Homeland Security finance law unnecessary, official says

Legislation designed to enhance financial management and accountability at the Homeland Security Department is well-intentioned but unnecessary, a key department official said.

Legislation designed to enhance financial management and accountability at the Homeland Security Department is well-intentioned but unnecessary, a key department official said Wednesday.

Without any prompting from Congress, Homeland Security has already made significant progress on consolidating its agencies' financial management systems and producing accurate, timely financial statements, said Bruce Carnes, the department's chief financial officer. The department has already reduced 22 management systems to 10 and may submit fiscal 2003 audit paperwork to the Office of Management and Budget ahead of schedule, Carnes said.

Carnes testified during a House Select Committee on Homeland Security hearing on the DHS Financial Accountability Act (H.R. 2886). The bill, introduced by Rep. Todd Platts, R-Pa., in July, would add DHS to the list of major departments covered by the 1990 Chief Financial Officers Act, making it subject to the same financial accountability requirements as other Cabinet-level agencies.

Homeland Security already plans to conduct annual audits and comply with other provisions of the CFO Act, Carnes said. "I have the same duties and responsibilities as chief financial officers in other agencies and am held accountable for ensuring the department's financial integrity in the same manner," he told lawmakers. "The proposed legislation will not change the way I perform my job, nor will it give me any authority that I do not already have."

But at a hearing last month, Platts said the legislation is needed because the department inherited agencies in varying financial condition and must consolidate roughly 20 different financial management systems and 15 compensation systems.

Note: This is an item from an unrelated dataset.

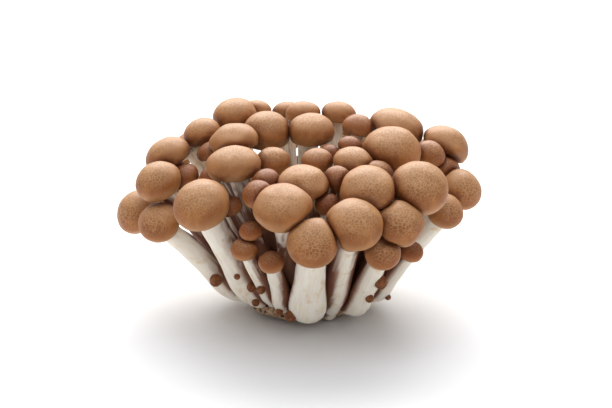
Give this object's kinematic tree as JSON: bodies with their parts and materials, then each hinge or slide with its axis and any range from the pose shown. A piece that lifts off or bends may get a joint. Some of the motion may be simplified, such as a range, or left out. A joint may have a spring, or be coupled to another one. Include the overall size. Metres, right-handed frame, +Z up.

The House Government Reform Subcommittee on Efficiency and Financial Management approved Platts' bill on Sept. 24, despite two controversial provisions-one that would require the Senate to confirm DHS chief financial officer nominees and another that requires the department to obtain annual audit opinions on internal anti-fraud and embezzlement procedures beginning in fiscal 2005.

Platts' legislation will face a slightly tougher battle at the full committee level. House Government Reform Chairman Tom Davis, R-Va., is hesitant about the confirmation provision because he would like to reduce the number of politically appointed positions requiring Senate approval, a committee source said.

OMB is weighing whether to propose eliminating the Senate confirmation requirement for CFOs across government, with the exception of those who also serve as department undersecretaries or secretaries. The Presidential Appointee Initiative, a Brookings Institution research project dedicated to making the appointments process fair and efficient, has long advocated reducing the number of nominees requiring Senate confirmation.

However, financial officers should receive full Senate review because they hold key decision-making positions in agencies, according to Paul Light, who served as a senior adviser to the appointee initiative and is director of the think tank's Center for Public Service.

Despite concerns over the Senate confirmation provision, Davis believes the full Government Reform committee will work out any differences and move Platts' legislation along, the committee source said. No date has been set for a markup, but the committee hopes to consider the legislation before the House adjourns.

Sen. Joseph Lieberman, D-Conn., on Wednesday sent a letter to the General Accounting Office asking for a comprehensive evaluation of Homeland Security's consolidated financial systems. GAO should determine whether the systems meet federal standards, including those in the CFO Act and the 1996 Federal Financial Management Improvement Act, Lieberman said.